Given that humans can be so goshdarn shitty, here’s another animal story. Now, I have never been a big fan of zoos, but I have to say that I thoroughly enjoyed a recent visit to the Honolulu Zoo. You can get lost wandering around in there and the animals are entrancing. Rusti the orangutan was freshly shampooed and awaiting the arrival of his new companion, Violet, in 2 weeks.
She will be quarantined for a month in their new quarters, before he will be allowed to join her. They should be able to smell each other, however. Their cohabitation may not turn out to be the bliss that we romantics imagine – according to the keeper orangs are usually solitary and males spend little time with females in the wild.
In any event, the venerable spinster Harriet the Tortoise is turning a mind-boggling 175 years old. Although it is controversial, legend has it that Darwin took her from the Galapagos to England and she was later transported to Australia (where she currently lives in a facility run by that nutty Australian crocodile guy).
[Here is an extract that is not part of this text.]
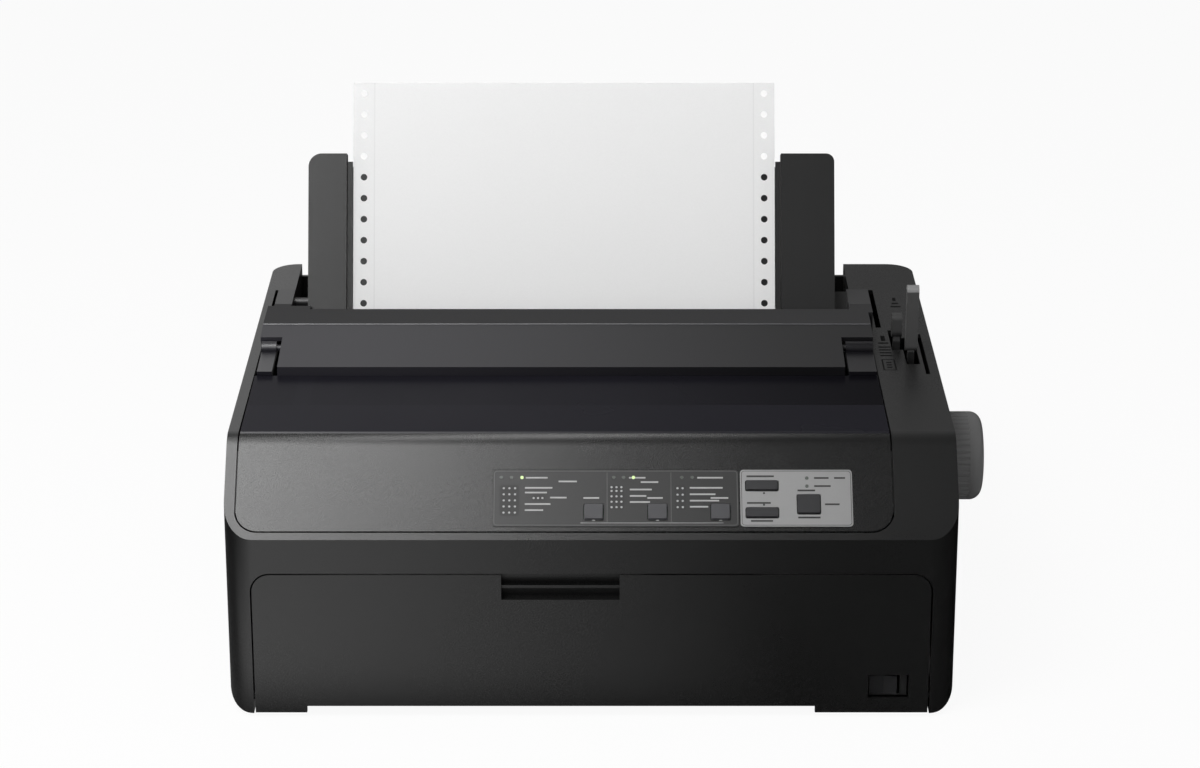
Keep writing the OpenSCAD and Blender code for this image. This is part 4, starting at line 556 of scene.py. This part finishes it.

For the first 125 years of her life she was “Harry” – before they figured out that she was female.
Munching hibiscus flowers and blissfully ignorant of the controversy surrounding her ancestry, the wrinkled old lady marked another birthday yesterday.
Born in the days when slavery was practised around the world, her real claim to fame is that Charles Darwin may have brought her back from the Galapagos as an example of his budding theory of evolution.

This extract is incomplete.